-------- Data excerpt --------

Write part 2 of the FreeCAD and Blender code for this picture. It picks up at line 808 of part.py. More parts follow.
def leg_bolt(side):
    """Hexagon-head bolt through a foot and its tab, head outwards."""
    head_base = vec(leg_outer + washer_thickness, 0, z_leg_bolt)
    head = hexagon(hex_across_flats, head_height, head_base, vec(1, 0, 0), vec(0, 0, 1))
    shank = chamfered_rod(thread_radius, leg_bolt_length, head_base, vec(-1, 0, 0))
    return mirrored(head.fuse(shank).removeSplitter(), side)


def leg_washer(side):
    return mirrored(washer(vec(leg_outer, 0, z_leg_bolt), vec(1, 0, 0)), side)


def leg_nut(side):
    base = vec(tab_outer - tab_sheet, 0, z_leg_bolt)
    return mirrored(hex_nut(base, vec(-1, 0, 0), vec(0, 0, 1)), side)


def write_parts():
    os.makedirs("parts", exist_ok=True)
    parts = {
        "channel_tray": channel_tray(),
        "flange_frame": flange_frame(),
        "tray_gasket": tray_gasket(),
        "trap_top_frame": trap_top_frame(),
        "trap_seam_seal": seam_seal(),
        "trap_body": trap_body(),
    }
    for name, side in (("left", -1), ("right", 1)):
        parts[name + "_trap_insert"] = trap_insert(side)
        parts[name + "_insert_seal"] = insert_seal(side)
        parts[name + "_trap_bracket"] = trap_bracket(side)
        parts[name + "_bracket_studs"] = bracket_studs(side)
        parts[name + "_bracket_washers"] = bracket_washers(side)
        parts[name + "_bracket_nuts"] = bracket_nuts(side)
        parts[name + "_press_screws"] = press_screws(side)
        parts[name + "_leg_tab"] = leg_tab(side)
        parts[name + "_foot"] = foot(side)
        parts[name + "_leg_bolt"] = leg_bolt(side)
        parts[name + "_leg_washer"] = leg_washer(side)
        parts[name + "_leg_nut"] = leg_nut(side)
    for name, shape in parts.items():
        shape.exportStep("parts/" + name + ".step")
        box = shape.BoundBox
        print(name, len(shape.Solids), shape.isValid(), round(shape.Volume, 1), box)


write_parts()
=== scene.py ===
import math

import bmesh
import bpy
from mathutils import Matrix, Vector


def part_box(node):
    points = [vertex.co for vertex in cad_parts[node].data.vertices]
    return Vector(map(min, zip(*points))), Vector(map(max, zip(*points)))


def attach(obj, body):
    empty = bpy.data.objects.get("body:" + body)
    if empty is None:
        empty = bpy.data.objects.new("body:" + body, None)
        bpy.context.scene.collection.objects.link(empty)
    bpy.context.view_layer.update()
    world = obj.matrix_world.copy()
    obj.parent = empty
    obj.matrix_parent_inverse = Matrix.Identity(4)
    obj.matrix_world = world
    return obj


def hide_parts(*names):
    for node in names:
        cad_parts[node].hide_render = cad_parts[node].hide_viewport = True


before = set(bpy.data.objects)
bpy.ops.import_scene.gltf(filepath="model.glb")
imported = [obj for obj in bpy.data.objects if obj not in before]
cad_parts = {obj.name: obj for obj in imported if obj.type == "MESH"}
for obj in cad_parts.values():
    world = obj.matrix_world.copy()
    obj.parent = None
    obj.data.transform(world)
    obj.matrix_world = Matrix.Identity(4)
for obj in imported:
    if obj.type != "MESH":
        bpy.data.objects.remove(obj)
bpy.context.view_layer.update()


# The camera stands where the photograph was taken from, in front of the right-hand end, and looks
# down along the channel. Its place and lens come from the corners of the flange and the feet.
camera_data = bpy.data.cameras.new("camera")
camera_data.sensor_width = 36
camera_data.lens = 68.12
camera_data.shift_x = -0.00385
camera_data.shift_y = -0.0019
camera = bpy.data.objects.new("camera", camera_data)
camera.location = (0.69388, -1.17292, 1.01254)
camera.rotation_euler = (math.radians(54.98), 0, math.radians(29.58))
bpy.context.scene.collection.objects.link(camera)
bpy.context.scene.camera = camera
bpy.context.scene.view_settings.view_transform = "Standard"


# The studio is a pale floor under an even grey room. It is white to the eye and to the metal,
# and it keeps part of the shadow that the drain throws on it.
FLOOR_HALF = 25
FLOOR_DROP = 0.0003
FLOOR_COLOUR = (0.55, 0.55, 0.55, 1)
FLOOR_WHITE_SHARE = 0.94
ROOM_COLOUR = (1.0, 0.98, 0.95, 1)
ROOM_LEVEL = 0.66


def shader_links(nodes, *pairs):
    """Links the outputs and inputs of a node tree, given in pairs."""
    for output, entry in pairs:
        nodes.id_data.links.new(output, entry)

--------

:: Stated task ::
Reproduce only the lines from the one containing "box = shape.BoundBox" through the one containing "before = set(bpy.data.objects)", inclusive of both.

:: Written solution ::
        box = shape.BoundBox
        print(name, len(shape.Solids), shape.isValid(), round(shape.Volume, 1), box)


write_parts()
=== scene.py ===
import math

import bmesh
import bpy
from mathutils import Matrix, Vector


def part_box(node):
    points = [vertex.co for vertex in cad_parts[node].data.vertices]
    return Vector(map(min, zip(*points))), Vector(map(max, zip(*points)))


def attach(obj, body):
    empty = bpy.data.objects.get("body:" + body)
    if empty is None:
        empty = bpy.data.objects.new("body:" + body, None)
        bpy.context.scene.collection.objects.link(empty)
    bpy.context.view_layer.update()
    world = obj.matrix_world.copy()
    obj.parent = empty
    obj.matrix_parent_inverse = Matrix.Identity(4)
    obj.matrix_world = world
    return obj


def hide_parts(*names):
    for node in names:
        cad_parts[node].hide_render = cad_parts[node].hide_viewport = True


before = set(bpy.data.objects)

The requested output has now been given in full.